Staying liquid this February requires a shift in mindset. We have to stop thinking about our digital portfolios as isolated silos of wealth. They are now part of a broader, interconnected financial ecosystem that includes your bank account, your brokerage, and the IRS or your local tax authority. One of the most effective ways to maintain a buffer is to look toward assets that offer a degree of capital efficiency. We are seeing a massive surge in the tokenization of real-world assets, from private credit to equity in established agencies. These aren’t just speculative tokens; they are functional pieces of infrastructure that can often be used as collateral or held in structures that provide a smoother tax profile than a raw crypto-to-fiat trade.
There is also the matter of “basis continuity.” If you are a high-net-worth individual or managing a family office, the 2026 rules mean you cannot afford to be messy. Every transfer between wallets that you own needs to be meticulously documented, or you risk a broker assigning a zero-dollar cost basis to your assets, leading to a massive, unnecessary tax bill on the full sale price. I have spent the better part of the last three weeks reviewing ledger entries that should have been cleaned up years ago. It is tedious, unglamorous work, but in the current climate, it is the only way to ensure that you aren’t forced into a fire sale just to cover a tax liability you didn’t see coming.
The market is maturing, and with maturity comes the taxman. It is a bitter pill for some, but for the serious investor, it provides a level of certainty that was previously missing. We are moving away from a regime of “maybe they won’t find out” to a regime of “how do I optimize this.” This shift is actually a signal of the long-term viability of the space. Governments don’t spend this much time and effort regulating an industry they expect to disappear. They are building a framework for the next twenty years of finance, and while the growing pains of February 2026 are real, they are also a gateway to a more stable, institutional-grade market.
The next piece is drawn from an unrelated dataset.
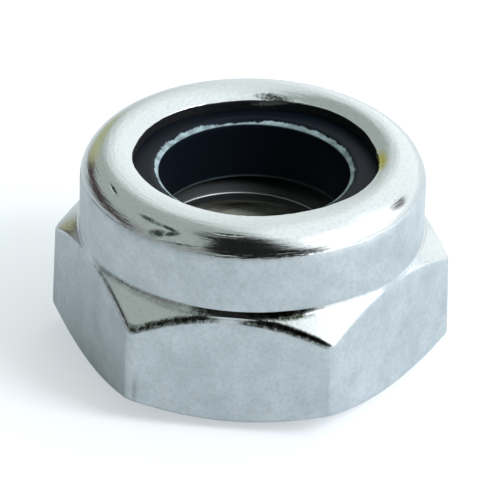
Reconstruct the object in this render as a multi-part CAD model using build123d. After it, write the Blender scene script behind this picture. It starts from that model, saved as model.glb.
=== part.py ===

In the end, the secret to staying liquid isn’t about finding a magic loophole. Those are being closed faster than they can be discovered. It is about diversity. It is about holding assets that are productive, not just speculative. Whether that means diversifying into cash-flowing digital businesses or exploring the newly cleared pathways of tokenized traditional finance, the goal is the same. You want to be the person who can weather a 20% market correction and a new tax mandate without breaking a sweat, while everyone else is scrambling to find the “sell” button on an illiquid exchange.
As the frost begins to thaw in the coming weeks, the winners won’t be the ones with the highest theoretical ROI. They will be the ones who realized that the game changed on January 1st and adjusted their sails accordingly. The digital gold is still there, and it is still shining, but the rules of the vault have been rewritten. You can either complain about the new fees or you can learn how to manage the treasury. I know which side of that trade I’d rather be on.
The question remains, of course, as to how much of this is truly about revenue and how much is about control. But in the world of finance, the “why” is often less important than the “how.” How do we adapt? How do we protect the principal? How do we ensure that our digital legacy isn’t eroded by a thousand small regulatory cuts? The answers are starting to emerge, but they require a level of attention that most retail traders haven’t yet mastered. It is a professional’s market now.